*Short problem*:
Exactly the lines from the line with "shield_cans();" to the line with "bpy.context.scene.collection.objects.link(empty)" should be extracted, both included, with no other lines.

*Data lines*:
%%
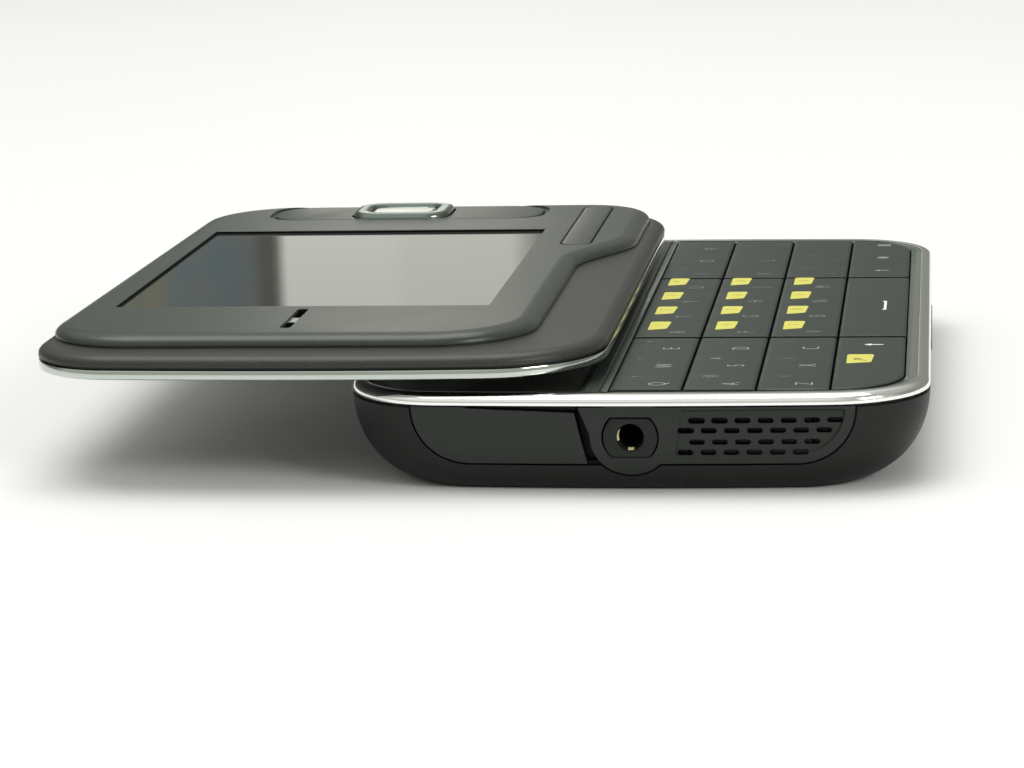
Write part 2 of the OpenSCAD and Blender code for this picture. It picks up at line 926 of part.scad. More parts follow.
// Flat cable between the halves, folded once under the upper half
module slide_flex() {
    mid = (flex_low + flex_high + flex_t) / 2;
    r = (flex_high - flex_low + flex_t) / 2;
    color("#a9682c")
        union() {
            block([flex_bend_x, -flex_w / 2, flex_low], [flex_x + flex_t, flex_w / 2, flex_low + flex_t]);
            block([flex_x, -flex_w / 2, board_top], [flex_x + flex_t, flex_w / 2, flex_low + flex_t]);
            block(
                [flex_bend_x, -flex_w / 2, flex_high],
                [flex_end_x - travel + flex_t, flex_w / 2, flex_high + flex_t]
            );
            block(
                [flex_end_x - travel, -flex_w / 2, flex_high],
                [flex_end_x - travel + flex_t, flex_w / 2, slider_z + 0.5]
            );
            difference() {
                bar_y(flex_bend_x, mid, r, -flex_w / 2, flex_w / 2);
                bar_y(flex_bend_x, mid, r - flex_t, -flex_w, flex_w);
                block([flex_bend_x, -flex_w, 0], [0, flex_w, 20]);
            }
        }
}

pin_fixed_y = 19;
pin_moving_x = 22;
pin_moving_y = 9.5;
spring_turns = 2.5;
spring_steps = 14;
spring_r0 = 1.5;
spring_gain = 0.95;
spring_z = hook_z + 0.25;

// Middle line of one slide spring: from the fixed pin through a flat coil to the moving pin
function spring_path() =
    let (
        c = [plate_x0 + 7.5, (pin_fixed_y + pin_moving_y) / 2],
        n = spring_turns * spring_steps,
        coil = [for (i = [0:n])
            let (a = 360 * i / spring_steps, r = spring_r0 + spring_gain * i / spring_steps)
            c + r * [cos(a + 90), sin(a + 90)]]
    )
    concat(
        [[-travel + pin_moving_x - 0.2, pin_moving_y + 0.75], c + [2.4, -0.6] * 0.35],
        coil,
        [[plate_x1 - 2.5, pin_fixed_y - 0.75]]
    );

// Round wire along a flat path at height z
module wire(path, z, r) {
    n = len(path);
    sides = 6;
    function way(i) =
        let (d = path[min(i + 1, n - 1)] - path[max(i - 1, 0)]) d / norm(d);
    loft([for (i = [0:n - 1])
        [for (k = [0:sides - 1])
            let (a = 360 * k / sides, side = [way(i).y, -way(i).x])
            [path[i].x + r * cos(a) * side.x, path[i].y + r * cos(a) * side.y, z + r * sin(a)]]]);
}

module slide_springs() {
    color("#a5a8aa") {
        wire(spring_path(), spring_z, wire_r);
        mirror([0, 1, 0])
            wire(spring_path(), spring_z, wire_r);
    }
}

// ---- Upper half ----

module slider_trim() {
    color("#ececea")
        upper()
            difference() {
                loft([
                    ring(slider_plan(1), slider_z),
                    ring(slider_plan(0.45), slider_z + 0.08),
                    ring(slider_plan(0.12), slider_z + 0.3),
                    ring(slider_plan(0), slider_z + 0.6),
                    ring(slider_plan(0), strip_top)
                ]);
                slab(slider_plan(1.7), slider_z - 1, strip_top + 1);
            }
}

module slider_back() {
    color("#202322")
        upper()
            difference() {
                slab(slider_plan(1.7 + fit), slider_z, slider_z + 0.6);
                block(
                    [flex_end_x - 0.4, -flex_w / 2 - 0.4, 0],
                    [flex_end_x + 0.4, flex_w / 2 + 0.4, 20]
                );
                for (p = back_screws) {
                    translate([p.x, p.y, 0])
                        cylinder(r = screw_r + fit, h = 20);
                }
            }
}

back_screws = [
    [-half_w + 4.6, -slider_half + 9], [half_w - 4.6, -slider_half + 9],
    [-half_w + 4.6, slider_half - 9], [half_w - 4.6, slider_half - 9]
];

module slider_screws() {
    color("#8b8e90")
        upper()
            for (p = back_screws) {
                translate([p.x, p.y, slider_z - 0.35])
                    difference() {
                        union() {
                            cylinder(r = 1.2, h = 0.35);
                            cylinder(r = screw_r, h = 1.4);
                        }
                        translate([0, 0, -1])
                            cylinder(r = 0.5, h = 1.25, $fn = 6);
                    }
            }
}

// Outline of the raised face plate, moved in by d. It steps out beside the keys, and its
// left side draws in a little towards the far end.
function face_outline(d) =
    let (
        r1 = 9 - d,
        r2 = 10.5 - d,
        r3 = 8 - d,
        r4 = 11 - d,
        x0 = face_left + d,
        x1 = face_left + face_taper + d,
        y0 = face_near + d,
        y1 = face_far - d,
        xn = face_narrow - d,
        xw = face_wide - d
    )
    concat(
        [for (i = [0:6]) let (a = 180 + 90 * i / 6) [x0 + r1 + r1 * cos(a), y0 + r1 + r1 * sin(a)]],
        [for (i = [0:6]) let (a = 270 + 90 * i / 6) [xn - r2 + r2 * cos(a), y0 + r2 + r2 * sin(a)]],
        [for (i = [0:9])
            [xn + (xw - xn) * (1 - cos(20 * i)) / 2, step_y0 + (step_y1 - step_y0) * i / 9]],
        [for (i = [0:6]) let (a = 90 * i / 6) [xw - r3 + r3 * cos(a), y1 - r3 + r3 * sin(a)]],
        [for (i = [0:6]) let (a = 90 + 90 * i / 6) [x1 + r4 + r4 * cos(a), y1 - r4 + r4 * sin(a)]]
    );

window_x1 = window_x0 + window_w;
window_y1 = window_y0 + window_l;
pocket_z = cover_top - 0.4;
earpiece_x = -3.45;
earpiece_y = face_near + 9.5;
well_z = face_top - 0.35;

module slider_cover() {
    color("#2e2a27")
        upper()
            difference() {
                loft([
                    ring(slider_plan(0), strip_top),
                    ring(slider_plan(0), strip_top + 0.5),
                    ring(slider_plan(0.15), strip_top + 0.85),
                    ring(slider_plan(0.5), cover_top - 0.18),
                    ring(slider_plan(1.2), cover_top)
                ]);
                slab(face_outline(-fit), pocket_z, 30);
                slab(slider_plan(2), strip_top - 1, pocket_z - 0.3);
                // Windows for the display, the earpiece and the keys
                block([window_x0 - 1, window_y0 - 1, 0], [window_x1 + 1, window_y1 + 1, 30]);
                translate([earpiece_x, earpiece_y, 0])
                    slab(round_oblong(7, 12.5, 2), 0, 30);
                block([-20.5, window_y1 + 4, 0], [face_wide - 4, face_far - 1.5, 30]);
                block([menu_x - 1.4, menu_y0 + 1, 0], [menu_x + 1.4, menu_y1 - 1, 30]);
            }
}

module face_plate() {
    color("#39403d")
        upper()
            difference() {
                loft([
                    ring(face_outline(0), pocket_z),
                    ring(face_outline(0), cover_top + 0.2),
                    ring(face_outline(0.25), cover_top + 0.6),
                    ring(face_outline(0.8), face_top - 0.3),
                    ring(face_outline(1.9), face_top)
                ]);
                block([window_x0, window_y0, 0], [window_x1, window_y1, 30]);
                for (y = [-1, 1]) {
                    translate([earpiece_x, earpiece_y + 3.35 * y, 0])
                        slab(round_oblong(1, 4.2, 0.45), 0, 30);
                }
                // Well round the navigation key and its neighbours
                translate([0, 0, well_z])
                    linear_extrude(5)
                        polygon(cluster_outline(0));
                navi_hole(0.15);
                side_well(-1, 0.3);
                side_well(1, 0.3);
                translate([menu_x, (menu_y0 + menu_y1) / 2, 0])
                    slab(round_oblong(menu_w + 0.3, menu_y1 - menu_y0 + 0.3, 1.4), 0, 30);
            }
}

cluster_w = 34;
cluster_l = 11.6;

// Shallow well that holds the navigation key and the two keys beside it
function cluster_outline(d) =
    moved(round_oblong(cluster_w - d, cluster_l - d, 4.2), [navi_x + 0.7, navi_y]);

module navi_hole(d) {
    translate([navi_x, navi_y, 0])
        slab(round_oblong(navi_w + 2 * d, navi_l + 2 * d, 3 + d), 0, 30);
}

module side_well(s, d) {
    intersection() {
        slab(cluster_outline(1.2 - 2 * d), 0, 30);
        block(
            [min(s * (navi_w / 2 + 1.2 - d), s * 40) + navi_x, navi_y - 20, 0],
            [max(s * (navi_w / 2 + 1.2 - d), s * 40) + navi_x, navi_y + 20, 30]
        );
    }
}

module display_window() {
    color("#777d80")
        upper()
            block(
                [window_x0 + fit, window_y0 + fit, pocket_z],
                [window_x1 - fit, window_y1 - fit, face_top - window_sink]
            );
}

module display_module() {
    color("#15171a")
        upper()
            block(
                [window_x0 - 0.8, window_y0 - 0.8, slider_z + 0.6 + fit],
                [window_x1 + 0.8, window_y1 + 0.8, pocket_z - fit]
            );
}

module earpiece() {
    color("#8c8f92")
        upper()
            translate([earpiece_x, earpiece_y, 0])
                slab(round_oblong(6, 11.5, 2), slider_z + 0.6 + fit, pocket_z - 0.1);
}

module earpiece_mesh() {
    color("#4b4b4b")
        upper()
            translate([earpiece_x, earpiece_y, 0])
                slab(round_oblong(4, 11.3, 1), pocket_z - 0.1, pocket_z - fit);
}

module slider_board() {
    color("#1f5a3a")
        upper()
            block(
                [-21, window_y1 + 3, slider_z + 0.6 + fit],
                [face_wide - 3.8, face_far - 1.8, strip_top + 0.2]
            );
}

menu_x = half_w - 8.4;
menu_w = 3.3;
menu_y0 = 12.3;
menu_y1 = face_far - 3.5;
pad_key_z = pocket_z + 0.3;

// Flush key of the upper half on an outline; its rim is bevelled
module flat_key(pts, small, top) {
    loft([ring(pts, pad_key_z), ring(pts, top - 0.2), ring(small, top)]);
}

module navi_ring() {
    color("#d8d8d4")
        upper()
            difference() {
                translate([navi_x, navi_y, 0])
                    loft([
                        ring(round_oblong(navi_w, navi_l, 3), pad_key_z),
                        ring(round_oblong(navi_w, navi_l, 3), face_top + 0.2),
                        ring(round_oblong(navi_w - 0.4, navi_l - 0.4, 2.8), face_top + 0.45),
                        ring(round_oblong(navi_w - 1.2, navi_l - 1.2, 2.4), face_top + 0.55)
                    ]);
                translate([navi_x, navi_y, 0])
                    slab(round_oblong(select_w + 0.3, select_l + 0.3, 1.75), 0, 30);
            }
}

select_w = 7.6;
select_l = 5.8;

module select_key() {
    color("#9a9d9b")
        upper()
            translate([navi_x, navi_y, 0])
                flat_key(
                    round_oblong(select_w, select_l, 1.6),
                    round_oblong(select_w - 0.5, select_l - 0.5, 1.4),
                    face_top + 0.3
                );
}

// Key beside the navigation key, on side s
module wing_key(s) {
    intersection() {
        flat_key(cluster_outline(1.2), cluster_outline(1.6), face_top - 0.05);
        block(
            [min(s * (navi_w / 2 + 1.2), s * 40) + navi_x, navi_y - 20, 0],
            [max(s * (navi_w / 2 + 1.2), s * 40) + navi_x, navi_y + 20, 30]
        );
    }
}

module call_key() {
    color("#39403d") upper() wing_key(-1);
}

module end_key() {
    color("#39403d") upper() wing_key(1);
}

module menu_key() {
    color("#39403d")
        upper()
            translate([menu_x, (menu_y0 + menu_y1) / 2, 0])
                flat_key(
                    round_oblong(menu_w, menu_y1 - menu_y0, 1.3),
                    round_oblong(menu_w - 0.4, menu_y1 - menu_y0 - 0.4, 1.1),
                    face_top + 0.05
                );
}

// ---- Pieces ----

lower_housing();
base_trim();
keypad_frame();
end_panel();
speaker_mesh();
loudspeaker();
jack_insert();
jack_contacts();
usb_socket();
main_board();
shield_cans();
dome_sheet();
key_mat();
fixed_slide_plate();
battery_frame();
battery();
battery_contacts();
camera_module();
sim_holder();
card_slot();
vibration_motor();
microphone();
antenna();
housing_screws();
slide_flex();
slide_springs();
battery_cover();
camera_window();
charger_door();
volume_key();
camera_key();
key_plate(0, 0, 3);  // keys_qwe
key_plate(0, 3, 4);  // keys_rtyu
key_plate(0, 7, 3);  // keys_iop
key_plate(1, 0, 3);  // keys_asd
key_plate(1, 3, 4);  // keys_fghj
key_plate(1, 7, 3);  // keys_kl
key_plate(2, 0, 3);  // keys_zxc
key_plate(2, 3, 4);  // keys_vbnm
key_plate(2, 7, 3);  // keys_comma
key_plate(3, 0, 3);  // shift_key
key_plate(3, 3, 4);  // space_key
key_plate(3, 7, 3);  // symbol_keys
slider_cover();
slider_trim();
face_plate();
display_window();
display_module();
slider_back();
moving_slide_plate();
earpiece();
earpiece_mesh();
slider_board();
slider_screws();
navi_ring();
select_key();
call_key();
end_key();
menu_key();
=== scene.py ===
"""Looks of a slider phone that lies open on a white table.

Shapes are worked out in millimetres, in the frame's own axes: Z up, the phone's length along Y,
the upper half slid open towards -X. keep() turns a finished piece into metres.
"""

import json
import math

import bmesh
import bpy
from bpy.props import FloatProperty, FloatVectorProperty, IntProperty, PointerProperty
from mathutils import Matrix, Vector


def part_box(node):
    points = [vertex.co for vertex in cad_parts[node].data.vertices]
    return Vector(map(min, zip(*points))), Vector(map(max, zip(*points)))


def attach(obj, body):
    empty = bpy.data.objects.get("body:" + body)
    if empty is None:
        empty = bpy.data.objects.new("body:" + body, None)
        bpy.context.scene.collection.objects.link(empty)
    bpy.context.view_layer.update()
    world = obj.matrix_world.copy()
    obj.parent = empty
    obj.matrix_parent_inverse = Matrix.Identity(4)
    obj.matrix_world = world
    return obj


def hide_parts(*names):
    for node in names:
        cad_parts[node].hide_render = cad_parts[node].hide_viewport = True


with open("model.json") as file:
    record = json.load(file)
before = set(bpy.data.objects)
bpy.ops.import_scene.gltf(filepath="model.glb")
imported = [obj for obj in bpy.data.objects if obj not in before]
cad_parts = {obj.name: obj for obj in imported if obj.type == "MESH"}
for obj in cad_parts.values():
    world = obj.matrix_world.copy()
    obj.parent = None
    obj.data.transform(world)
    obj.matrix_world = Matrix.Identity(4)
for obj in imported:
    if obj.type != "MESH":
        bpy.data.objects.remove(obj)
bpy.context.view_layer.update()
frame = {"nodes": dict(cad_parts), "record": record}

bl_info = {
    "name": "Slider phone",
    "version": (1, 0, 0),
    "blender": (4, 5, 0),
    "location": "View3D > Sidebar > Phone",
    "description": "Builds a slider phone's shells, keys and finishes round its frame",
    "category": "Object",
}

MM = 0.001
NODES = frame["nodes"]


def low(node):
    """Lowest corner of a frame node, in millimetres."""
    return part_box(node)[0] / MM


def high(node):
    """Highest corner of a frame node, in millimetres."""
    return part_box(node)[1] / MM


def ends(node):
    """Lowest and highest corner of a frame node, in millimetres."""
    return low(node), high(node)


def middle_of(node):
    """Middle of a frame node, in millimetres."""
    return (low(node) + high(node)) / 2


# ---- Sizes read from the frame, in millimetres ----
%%
%%
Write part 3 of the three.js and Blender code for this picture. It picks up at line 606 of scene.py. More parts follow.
%%
%%
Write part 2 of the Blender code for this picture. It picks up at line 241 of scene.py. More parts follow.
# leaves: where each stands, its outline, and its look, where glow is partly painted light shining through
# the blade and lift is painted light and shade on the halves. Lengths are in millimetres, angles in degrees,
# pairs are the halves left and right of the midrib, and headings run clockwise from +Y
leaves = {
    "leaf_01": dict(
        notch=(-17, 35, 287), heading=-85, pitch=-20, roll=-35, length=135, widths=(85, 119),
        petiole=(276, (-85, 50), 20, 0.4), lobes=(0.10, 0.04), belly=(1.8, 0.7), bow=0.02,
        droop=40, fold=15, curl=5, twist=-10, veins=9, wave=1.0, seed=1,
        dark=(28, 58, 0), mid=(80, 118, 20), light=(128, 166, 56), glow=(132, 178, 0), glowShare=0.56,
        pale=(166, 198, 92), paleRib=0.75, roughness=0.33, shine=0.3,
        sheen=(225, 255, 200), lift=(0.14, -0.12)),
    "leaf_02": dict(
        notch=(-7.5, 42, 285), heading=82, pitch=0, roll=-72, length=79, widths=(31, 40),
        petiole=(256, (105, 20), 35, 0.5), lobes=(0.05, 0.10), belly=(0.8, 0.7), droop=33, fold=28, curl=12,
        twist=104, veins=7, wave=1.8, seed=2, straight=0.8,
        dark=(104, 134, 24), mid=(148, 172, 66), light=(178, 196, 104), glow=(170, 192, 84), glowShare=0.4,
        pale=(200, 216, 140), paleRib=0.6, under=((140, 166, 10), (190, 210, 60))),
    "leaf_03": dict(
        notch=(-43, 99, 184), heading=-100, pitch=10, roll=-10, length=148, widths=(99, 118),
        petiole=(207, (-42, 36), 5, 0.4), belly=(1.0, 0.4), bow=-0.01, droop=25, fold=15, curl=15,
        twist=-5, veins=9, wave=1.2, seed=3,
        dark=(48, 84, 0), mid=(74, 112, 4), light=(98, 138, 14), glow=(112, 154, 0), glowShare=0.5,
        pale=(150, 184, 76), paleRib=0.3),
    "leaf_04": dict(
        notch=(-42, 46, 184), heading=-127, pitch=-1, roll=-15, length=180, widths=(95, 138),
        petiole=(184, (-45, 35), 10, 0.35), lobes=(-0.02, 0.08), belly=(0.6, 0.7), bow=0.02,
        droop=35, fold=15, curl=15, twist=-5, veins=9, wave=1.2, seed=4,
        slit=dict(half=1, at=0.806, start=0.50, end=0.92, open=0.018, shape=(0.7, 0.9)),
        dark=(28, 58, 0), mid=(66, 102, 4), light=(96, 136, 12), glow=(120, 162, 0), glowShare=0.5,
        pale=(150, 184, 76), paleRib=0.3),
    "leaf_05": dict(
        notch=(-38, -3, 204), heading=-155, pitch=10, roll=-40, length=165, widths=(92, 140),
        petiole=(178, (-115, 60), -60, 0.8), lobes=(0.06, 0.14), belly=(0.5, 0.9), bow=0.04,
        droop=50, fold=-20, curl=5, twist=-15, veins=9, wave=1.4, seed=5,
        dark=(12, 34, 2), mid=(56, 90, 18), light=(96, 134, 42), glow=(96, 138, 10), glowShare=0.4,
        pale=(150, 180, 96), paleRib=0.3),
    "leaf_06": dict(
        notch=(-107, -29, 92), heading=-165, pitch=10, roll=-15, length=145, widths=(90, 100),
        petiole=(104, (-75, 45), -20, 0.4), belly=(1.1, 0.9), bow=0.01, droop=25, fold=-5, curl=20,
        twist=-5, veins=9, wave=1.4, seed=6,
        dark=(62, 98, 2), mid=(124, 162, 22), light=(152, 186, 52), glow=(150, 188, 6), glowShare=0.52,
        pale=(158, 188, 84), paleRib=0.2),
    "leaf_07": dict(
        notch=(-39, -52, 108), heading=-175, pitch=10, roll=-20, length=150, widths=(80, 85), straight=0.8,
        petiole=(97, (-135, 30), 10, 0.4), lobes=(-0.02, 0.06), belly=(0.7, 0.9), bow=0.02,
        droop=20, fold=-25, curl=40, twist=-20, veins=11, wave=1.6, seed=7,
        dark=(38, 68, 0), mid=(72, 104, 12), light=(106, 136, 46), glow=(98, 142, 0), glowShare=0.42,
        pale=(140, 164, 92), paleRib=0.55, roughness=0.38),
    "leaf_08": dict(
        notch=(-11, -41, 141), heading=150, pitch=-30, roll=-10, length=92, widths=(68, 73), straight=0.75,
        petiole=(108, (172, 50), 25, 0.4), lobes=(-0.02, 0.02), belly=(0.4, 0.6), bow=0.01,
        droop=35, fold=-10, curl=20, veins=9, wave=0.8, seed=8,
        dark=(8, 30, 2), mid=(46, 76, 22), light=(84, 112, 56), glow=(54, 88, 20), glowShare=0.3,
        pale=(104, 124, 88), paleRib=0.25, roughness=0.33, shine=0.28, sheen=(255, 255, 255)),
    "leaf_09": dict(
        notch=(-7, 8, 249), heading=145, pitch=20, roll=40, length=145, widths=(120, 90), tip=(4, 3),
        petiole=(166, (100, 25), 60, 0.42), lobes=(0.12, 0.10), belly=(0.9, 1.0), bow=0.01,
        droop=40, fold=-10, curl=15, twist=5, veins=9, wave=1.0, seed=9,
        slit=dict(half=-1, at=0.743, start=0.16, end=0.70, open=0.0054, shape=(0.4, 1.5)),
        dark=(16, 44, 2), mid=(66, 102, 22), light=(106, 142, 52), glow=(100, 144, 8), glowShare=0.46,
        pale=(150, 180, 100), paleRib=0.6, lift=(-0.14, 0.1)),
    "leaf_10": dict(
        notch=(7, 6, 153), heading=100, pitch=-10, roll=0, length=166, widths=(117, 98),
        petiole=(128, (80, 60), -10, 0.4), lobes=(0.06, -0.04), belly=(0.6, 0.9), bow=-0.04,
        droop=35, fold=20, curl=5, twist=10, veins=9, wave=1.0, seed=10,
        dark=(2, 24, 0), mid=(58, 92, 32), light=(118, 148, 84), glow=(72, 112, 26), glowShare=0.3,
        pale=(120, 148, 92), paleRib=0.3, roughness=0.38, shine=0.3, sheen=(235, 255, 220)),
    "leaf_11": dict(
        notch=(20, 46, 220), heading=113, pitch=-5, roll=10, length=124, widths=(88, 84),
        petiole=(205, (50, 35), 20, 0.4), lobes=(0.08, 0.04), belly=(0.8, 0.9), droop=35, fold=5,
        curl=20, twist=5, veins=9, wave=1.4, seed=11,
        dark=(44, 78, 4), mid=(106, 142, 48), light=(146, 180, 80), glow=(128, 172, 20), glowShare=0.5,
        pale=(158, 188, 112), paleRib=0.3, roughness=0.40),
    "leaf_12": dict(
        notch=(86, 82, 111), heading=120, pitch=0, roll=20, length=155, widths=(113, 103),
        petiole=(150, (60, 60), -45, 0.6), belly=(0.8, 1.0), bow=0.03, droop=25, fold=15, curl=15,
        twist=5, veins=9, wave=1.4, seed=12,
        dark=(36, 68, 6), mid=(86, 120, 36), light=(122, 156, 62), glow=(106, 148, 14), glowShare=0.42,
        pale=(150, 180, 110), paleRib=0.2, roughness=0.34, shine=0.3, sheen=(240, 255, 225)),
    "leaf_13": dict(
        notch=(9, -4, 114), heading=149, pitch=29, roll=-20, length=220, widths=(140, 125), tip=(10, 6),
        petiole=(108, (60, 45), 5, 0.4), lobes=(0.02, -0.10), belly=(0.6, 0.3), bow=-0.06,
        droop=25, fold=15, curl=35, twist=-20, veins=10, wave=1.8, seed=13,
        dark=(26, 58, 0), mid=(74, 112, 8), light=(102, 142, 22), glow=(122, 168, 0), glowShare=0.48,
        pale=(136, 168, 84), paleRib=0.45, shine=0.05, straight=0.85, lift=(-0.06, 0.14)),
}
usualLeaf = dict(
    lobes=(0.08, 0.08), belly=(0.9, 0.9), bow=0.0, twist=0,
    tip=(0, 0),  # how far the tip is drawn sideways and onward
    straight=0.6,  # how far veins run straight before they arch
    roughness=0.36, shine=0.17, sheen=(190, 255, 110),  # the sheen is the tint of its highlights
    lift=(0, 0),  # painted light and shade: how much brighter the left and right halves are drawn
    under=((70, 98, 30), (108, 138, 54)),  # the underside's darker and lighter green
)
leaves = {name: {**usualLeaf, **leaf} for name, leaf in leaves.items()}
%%
*Task answer*:
shield_cans();
dome_sheet();
key_mat();
fixed_slide_plate();
battery_frame();
battery();
battery_contacts();
camera_module();
sim_holder();
card_slot();
vibration_motor();
microphone();
antenna();
housing_screws();
slide_flex();
slide_springs();
battery_cover();
camera_window();
charger_door();
volume_key();
camera_key();
key_plate(0, 0, 3);  // keys_qwe
key_plate(0, 3, 4);  // keys_rtyu
key_plate(0, 7, 3);  // keys_iop
key_plate(1, 0, 3);  // keys_asd
key_plate(1, 3, 4);  // keys_fghj
key_plate(1, 7, 3);  // keys_kl
key_plate(2, 0, 3);  // keys_zxc
key_plate(2, 3, 4);  // keys_vbnm
key_plate(2, 7, 3);  // keys_comma
key_plate(3, 0, 3);  // shift_key
key_plate(3, 3, 4);  // space_key
key_plate(3, 7, 3);  // symbol_keys
slider_cover();
slider_trim();
face_plate();
display_window();
display_module();
slider_back();
moving_slide_plate();
earpiece();
earpiece_mesh();
slider_board();
slider_screws();
navi_ring();
select_key();
call_key();
end_key();
menu_key();
=== scene.py ===
"""Looks of a slider phone that lies open on a white table.

Shapes are worked out in millimetres, in the frame's own axes: Z up, the phone's length along Y,
the upper half slid open towards -X. keep() turns a finished piece into metres.
"""

import json
import math

import bmesh
import bpy
from bpy.props import FloatProperty, FloatVectorProperty, IntProperty, PointerProperty
from mathutils import Matrix, Vector


def part_box(node):
    points = [vertex.co for vertex in cad_parts[node].data.vertices]
    return Vector(map(min, zip(*points))), Vector(map(max, zip(*points)))


def attach(obj, body):
    empty = bpy.data.objects.get("body:" + body)
    if empty is None:
        empty = bpy.data.objects.new("body:" + body, None)
        bpy.context.scene.collection.objects.link(empty)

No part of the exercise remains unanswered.